From 1925-1978 is exactly 53 years -- and 53 years is not a very long time, but in a short 53 years the Pahlavis managed to turn Iran from Zimbabwe to the economical equivalent of Spain (both Iran and Spain had the same exact GDP in 1978; by the way, today Spain has a GDP of over 1 Trillion dollars while Iran has a GDP of $150 Billion -- and Spain has NO oil to speak of!).

How sad is that?

And in point of fact, the Shah (and his father) could have ruled Iran like the old lazy Qajar Shahs, that is, they could've wasted their time having fun in his harams and palaces and kissed the back of the akhunds' hands, and Reza Pahlavi would be king today.
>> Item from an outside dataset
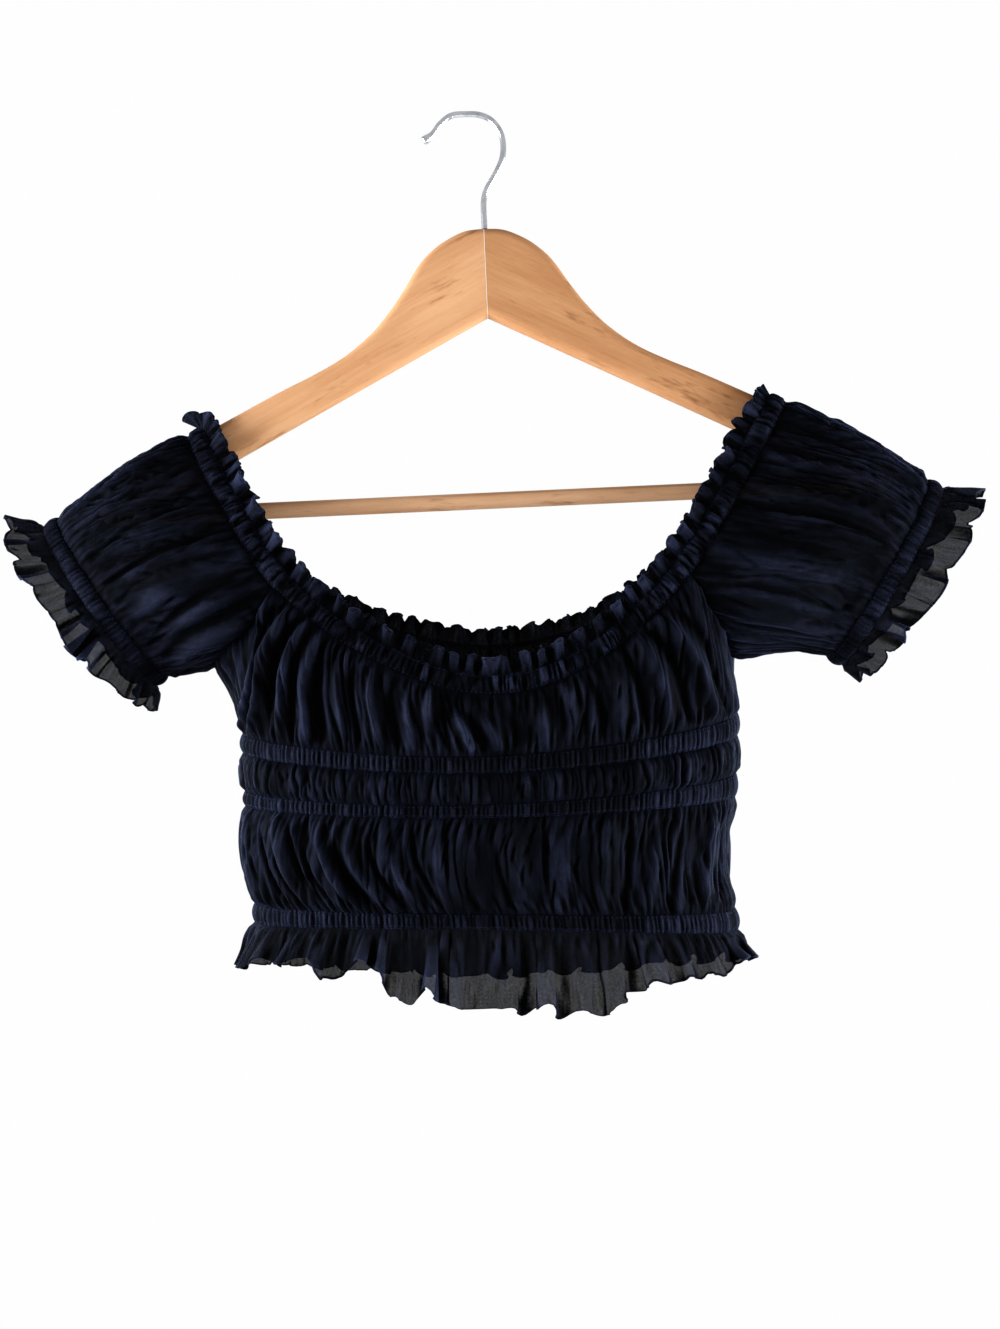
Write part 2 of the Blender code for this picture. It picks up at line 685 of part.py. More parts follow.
def make_arm(side, look, collection):
    """One wooden half, rounded along its edges and flat where it meets the other half."""
    name = f"hanger_arm_{side}"
    curve = bpy.data.curves.new("arm outline", "CURVE")
    curve.dimensions = "2D"
    curve.fill_mode = "BOTH"
    curve.extrude = ARM_THICKNESS / 2 * MM
    outline = arm_outline()
    spline = curve.splines.new("POLY")
    spline.points.add(len(outline) - 1)
    spline.use_cyclic_u = True
    for point, (x, z) in zip(spline.points, outline):
        point.co = (SIDE_SIGN[side] * x * MM, z * MM, 0, 1)
    guide = bpy.data.objects.new("arm outline", curve)
    collection.objects.link(guide)
    weld = guide.modifiers.new("Join caps", "WELD")
    weld.merge_threshold = 0.0001
    bevel = guide.modifiers.new("Rounded edges", "BEVEL")
    bevel.width = ARM_ROUNDING * MM
    bevel.segments = 2
    bevel.limit_method = "ANGLE"
    bevel.angle_limit = math.radians(60)
    bevel.use_clamp_overlap = False
    bpy.context.view_layer.update()
    ready = guide.evaluated_get(bpy.context.evaluated_depsgraph_get())
    mesh = bpy.data.meshes.new_from_object(ready)
    mesh.name = name
    bpy.data.objects.remove(guide, do_unlink=True)
    sign = SIDE_SIGN[side]
    cut_flat(mesh, Vector((sign * SEAM / 2 * MM, 0, 0)), Vector((-sign, 0, 0)))
    mesh.shade_smooth()
    mesh.set_sharp_from_angle(angle=math.radians(60))
    mesh.materials.clear()
    mesh.materials.append(finish(look))
    item = bpy.data.objects.new(name, mesh)
    collection.objects.link(item)
    x, z = on_hanger(*HANGER_APEX)
    item.matrix_world = (
        Matrix.Translation((x * MM, 0, z * MM))
        @ Matrix.Rotation(-HANGER_TILT, 4, "Y")
        @ Matrix.Rotation(math.radians(90), 4, "X")
    )


def make_bar(collection):
    bar_z = HANGER_APEX[1] - BAR_DROP
    reach = ARM_END
    x, z = on_hanger(HANGER_APEX[0], bar_z)
    bpy.ops.mesh.primitive_cylinder_add(vertices=16, radius=BAR_RADIUS * MM, depth=2 * reach * MM)
    bar = bpy.context.object
    bar.name = "hanger_bar"
    bar.data.name = "hanger_bar"
    for owner in list(bar.users_collection):
        owner.objects.unlink(bar)
    collection.objects.link(bar)
    # The ends follow the underside of the arms, a seam's gap below it
    to_bar = Matrix.Rotation(math.radians(90), 3, "Y").inverted()
    slope = math.atan(UNDERSIDE_SLOPE)
    height = BAR_DROP - NOTCH_DEPTH - SEAM / math.cos(slope)
    for sign in (-1, 1):
        normal = Vector((sign * math.sin(slope), 0, math.cos(slope)))
        cut_flat(bar.data, to_bar @ Vector((0, 0, height * MM)), to_bar @ normal)
    bar.matrix_world = (
        Matrix.Translation((x * MM, 0, z * MM))
        @ Matrix.Rotation(-HANGER_TILT, 4, "Y")
        @ Matrix.Rotation(math.radians(90), 4, "Y")
    )
    bar.data.shade_smooth()
    bar.data.set_sharp_from_angle(angle=math.radians(50))
    bar.data.materials.append(finish("bar wood"))


def make_hook(collection):
    curve = bpy.data.curves.new("hanger_hook", "CURVE")
    curve.dimensions = "3D"
    curve.bevel_depth = WIRE_RADIUS * MM
    curve.bevel_resolution = 2
    curve.use_fill_caps = True
    route = smooth_route(HOOK_ROUTE, HOOK_POINTS)
    spline = curve.splines.new("POLY")
    spline.points.add(len(route) - 1)
    for point, (x, z) in zip(spline.points, route):
        point.co = (x * MM, 0, z * MM, 1)
    for index, swell in ((-1, 1.35), (-2, 1.45), (-3, 1.1)):
        spline.points[index].radius = swell
    curve.materials.append(finish("chrome"))
    item = bpy.data.objects.new("hanger_hook", curve)
    collection.objects.link(item)
    weld = item.modifiers.new("Join caps", "WELD")
    weld.merge_threshold = 0.0001


def main():
    clear_scene()
    collection = bpy.data.collections.new("off-shoulder top on hanger")
    bpy.context.scene.collection.children.link(collection)
    for half in ("front", "back"):
        make_yoke(half, collection)
        make_panel("midriff", "upper band foot", "middle band top", half, collection)
        make_panel("waist", "middle band foot", "lower band top", half, collection)
    make_band("band_upper", "upper band", collection)
    make_band("band_middle", "middle band", collection)
    make_band("band_lower", "lower band", collection)
    make_hem_ruffle(collection)
    make_neckline(collection)
    for side in ("left", "right"):
        make_sleeve(side, collection)
        make_cuff(side, collection)
    make_arm("left", "pale wood", collection)
    make_arm("right", "wood", collection)
    make_bar(collection)
    make_hook(collection)


main()
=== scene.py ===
"""Looks of an off-shoulder top in dark crinkled voile, hung on its wooden hanger.

X runs to the viewer's right, Y away from the viewer and Z up, with the origin at the inner crown of
the hook. Sizes are in millimetres and become metres when a mesh is made.
"""

import math
import random

import bmesh
import bpy
import numpy as np
from mathutils import Matrix, Vector


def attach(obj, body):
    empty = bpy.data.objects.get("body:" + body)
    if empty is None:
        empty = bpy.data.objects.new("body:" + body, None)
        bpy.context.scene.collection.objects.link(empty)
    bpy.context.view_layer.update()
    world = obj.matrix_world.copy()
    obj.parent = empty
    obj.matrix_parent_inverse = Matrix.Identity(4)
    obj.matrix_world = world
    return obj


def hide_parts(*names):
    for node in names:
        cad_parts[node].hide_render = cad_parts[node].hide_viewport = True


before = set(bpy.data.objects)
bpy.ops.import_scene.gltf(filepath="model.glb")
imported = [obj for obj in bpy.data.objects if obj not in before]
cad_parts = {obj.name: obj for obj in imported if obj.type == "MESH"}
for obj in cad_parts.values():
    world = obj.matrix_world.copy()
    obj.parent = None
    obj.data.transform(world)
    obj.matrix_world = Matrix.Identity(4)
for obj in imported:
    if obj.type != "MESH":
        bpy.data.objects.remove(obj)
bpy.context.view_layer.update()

MM = 0.001

# Cloth and seams
VOILE_WALL = 0.35
ROLLED_HEM = 1.1
TUCK = 2.2
TUCK_DEPTH = 0.7
TUCKED_FOLDS = 0.3
SEAM_HOLD = 0.25
SEAM_REACH = 5.0
CASING_SEAM_REACH = 3.0
SEAM = 0.3
CASING_WIDTH = 11.0
CASING_PUFF = 0.9
CASING_INSET = 0.6
CUFF_BAND_WIDTH = 9.0
YOKE_PUFF = 3.0
SLEEVE_CROWN_PUFF = 0.5
SLEEVE_SIDE_PUFF = 5.5
BODY_SQUARENESS = 2.4
BODY_MIDDLE = np.array([13.0, 0.0, -360.0])

# Folds
FIELD_WAVES = 7
FIELD_SIZE = 3.7
ZIGZAG = 0.22
FINE_PLEATS = 0.55
MAIN_FOLD_WANDER = 0.8
CREASE_WIDTH = 0.9
# How fold crests are measured for the painted shade in creases and the painted light on crests
CREST_REACH = 7.0
CREST_HEIGHT = 2.1

# Ruffles: their waves, how wide they stand, and how they lean at the neck and the shoulders
NECK_LEAN = 0.35
NECK_RUFFLE_WIDTH = 6.5
NECK_RUFFLE_LEAN = math.radians(22)
SHOULDER_FLOP = math.radians(80)
HEADING_OVERLAP = 2.4
HEADING_LEAN_WAVE = 0.35
HEADING_LOBES = 3.6
HEADING_WAVE_HEIGHT = 3.0
HEADING_CURL = 1.5
HEADING_WANDER = 0.5
HEADING_COLUMN = 0.75
SHOULDER_FLOP_REACH = 7.0
LOW_SHOULDER_SHARE = 0.4
LOW_SHOULDER_REACH = 12.0
HEADING_WAVES = 84
HEM_WAVES = 31
HEM_WAVE_HEIGHT = 3.8
HEM_CURL = 2.8
NOTCH_LEVEL = 0.6
CUFF_WAVES = 12
CUFF_WAVE_HEIGHT = 4.6
CUFF_CURL = 4.6
CUFF_LOBES = 5.0
CUFF_RUFFLE_TOP_WIDTH = 20.0
CUFF_RUFFLE_FOOT_WIDTH = 12.0
CUFF_RUFFLE_BULGE = 4.0
CUFF_RUFFLE_FLARE = 0.25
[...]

But the Pahlavi kings went up against a massive wave of reactionary forces, to their own personal detriment, because they had an idea of a modern and prosperous Iran in their minds -- not a backward and impoverished Iran, which was the mainstay of the Qajars. And anytime you try to bring so much change to a traditional society, it is all but guaranteed that you will make a whole lot of people with alterior motives very angry.
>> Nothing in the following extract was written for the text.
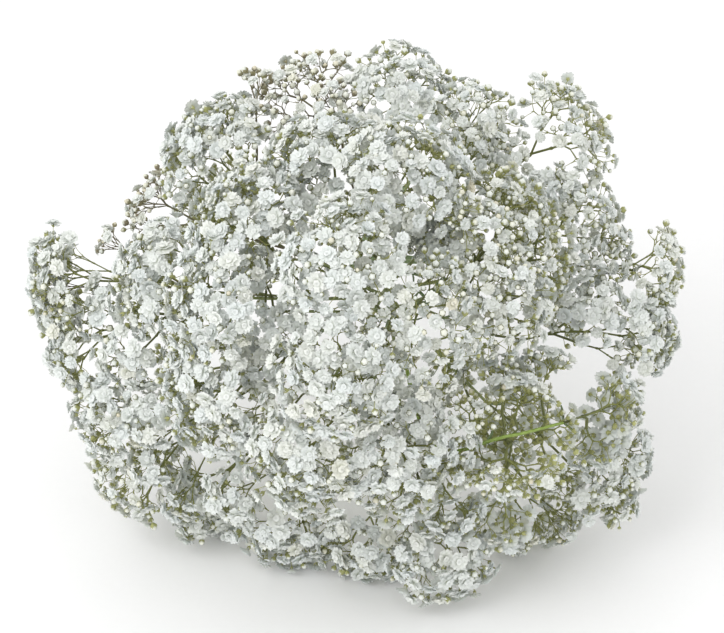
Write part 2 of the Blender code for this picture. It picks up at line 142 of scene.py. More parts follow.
class Look:
    """A material in the making."""

    def __init__(self, name):
        self.material = bpy.data.materials.new(name)
        self.material.use_nodes = True
        self.tree = self.material.node_tree
        self.shader = self.tree.nodes["Principled BSDF"]

    def fill(self, sockets, name, value):
        if isinstance(value, Signal):
            self.tree.links.new(value.socket, sockets[name])
        else:
            sockets[name].default_value = value

    def node(self, kind, settings, values, output=0):
        made = self.tree.nodes.new(kind)
        for name, value in settings.items():
            if name == "stops":
                while len(made.color_ramp.elements) < len(value):
                    made.color_ramp.elements.new(1)
                for stop, (place, colour) in zip(made.color_ramp.elements, value):
                    stop.position = place
                    stop.color = (*colour, 1)
            else:
                setattr(made, name, value)
        for name, value in values.items():
            self.fill(made.inputs, name, value)
        return Signal(self, made.outputs[output])

    def along_map(self):
        """The two directions of the piece's own map: its tone, and the way from foot to tip."""
        place = self.node("ShaderNodeUVMap", {"uv_map": "OFBake"}, {})
        parts = {"Vector": place}
        tone = self.node("ShaderNodeSeparateXYZ", {}, parts, "X")
        way = self.node("ShaderNodeSeparateXYZ", {}, parts, "Y")
        return tone, way

    def spot(self, x, y):
        return self.node("ShaderNodeCombineXYZ", {}, {"X": x, "Y": y})

    def sine(self, value):
        return self.node("ShaderNodeMath", {"operation": "SINE"}, {0: value})

    def grain(self, spot, detail):
        settings = {"noise_dimensions": "2D"}
        return self.node("ShaderNodeTexNoise", settings, {"Vector": spot, "Scale": 1, "Detail": detail})

    def ramp(self, value, *stops):
        return self.node("ShaderNodeValToRGB", {"stops": stops}, {"Fac": value})

    def mix(self, share, first, second):
        first, second = [c if isinstance(c, Signal) else (*c, 1) for c in (first, second)]
        return self.node("ShaderNodeMix", {"data_type": "RGBA"}, {0: share, 6: first, 7: second}, 2)

    def bump(self, height, strength, depth):
        values = {"Height": height, "Strength": strength, "Distance": depth}
        return self.node("ShaderNodeBump", {}, values)

    def finish(self, **values):
        for name, value in values.items():
            self.fill(self.shader.inputs, name.replace("_", " "), value)
        return self.material


# %% [markdown]
# A gypsophila petal is thin, cool white and a little crumpled, with fine veins that run from its
# narrow green foot to its notched tip. Every flower differs a little: most are cool white, some are
# creamy and a few go beige as they fade. Both facts are read from the piece's own map. Its first
# direction is the flower's tone and its second the way along the petal, so thousands of petals
# share one small map, and the veins follow each petal wherever it points.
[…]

And in the very front of this line of furiously self-serving forces were the akhunds who were primarily worried about their own power base in Iran, for as we all know, the more enlightened the people, the less likely they will be fooled by an ignorant akhund.

In the final analysis, an objective reading of the Shah's record proves that the man was a patriot and he really wanted to improve Iran, except that he went up against history and his destruction ushered in one of the darkest periods in the history of Iran.


Thanks DK for never losing hope! Love it. You never give up!

by gol-dust on

when are you going to wake up? No matter how much we hate this regime, it is the shah who got us in this mess in the first place.

You really believe in recycling, don't you? Well, at least shah (US) got one vote.